The trouble is, beyond providing new equipment, the effects of building your base are all abstract. While building beds or chairs or TVs will increase the comfort stat, you never see your companions use them. They don't alter the base's feel or function in any meaningful way. Character relationships suffer from a similar issue. Both how you approach base management and the choices you make in the story affect your companions' opinion of you, but this change in attitude doesn't manifest in their demeanour around the base or their general conversation. The result is that base-building, while mechanically involved, is also rather staid.
That said, the story is interesting, albeit convoluted. The script is mostly well- written and the characters enjoyably drawn. Your motley crew includes Mikhail, a loose-cannon Stalker who tells tall tales and swears like a sailor, and Tarkan, an eccentric, rodent obsessed Zone native who refers to you as "mousey" and believes he's locked in an epic struggle with an entity he calls the "Rat King".

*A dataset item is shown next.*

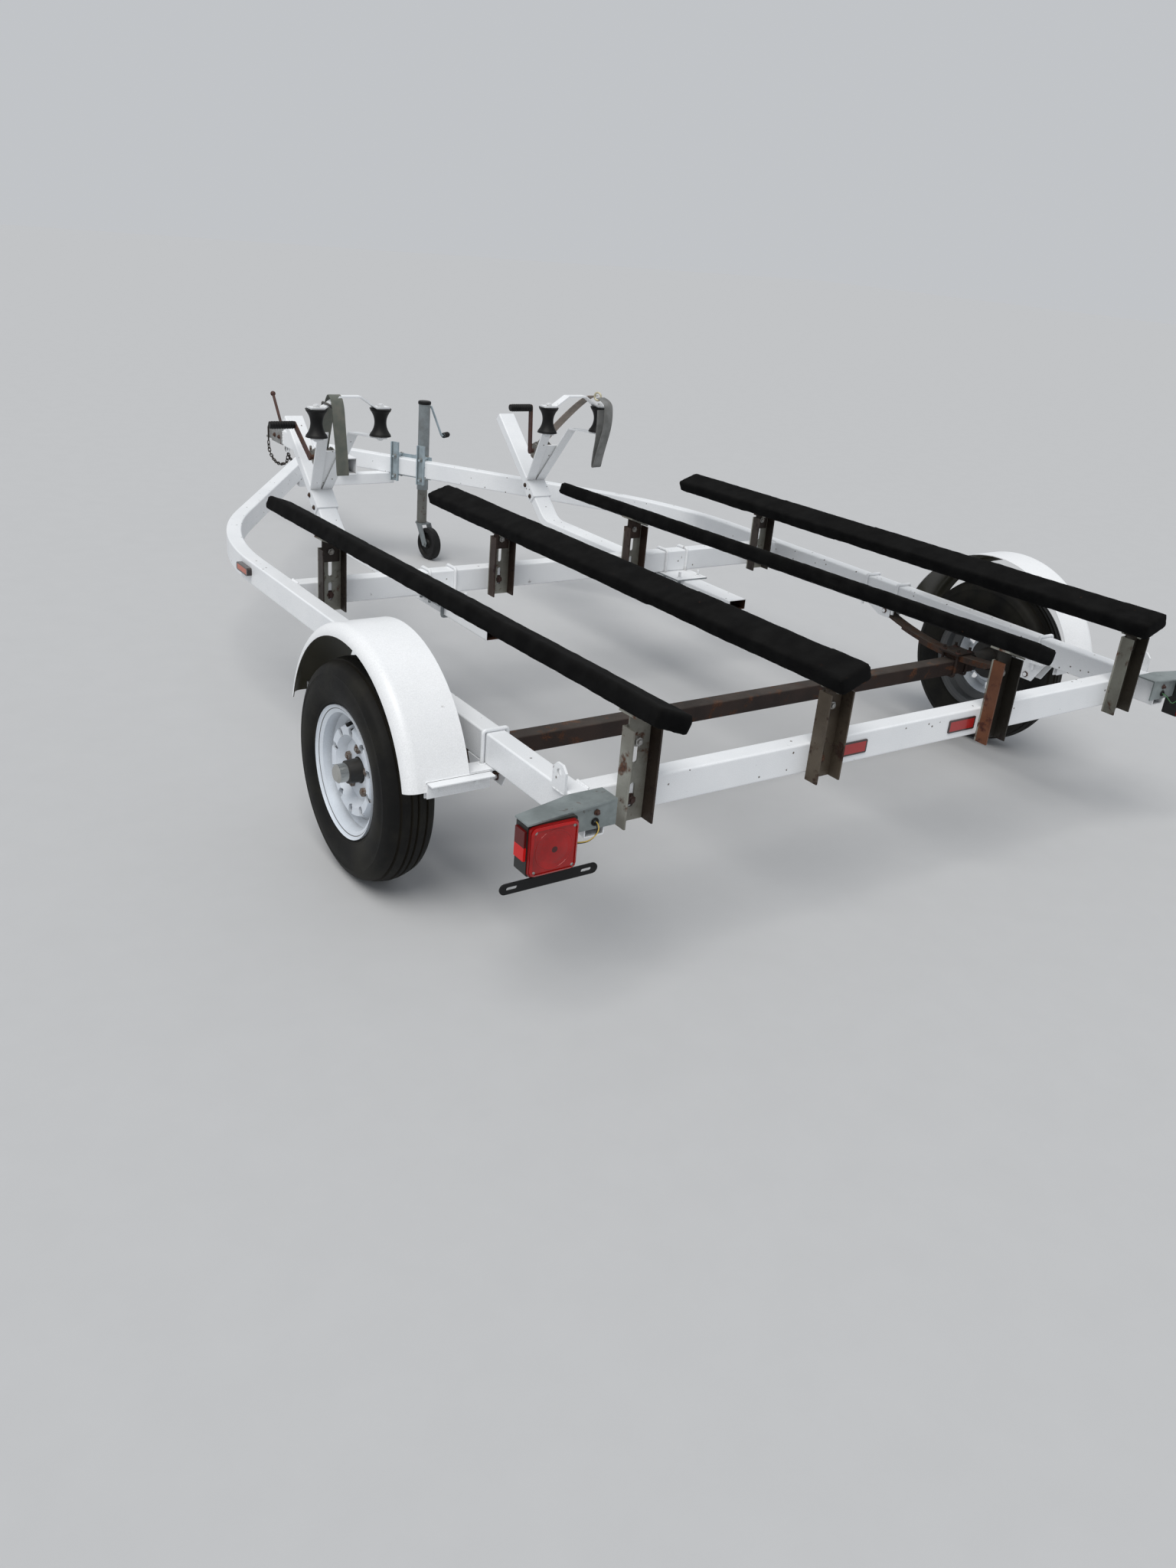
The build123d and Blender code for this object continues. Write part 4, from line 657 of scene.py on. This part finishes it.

Also, while you may become over-familiar with the environments, the missions themselves are diverse in concept and objective, while your decisions in-mission can have some pretty impressive consequences. An early mission lets you choose to blow up the Duga Radar Array, doing which alters the layout of the Moscow Eye. Later on, choosing not to burn some documents in one mission resulted in Igor being captured by NAR several missions later, prompting an additional mission where you must escape the NAR's prison.
It was little surprises like this that kept me invested in Chernobylite whenever my attention began to drift. I'd endure a couple of survivalist milk runs and start eyeing the quit button, but then I'd have to pull a companion out of a building filled with hallucinogenic gases, or be forced into a protracted fight with the NAR because I'd stumbled into a radiation hotspot while trying to sneak past. It's not a thrill-a-minute game, and the structure is as much a hindrance as it is a help. But when everything comes together, Chernobylite clicks like a dosimeter near the elephant's foot.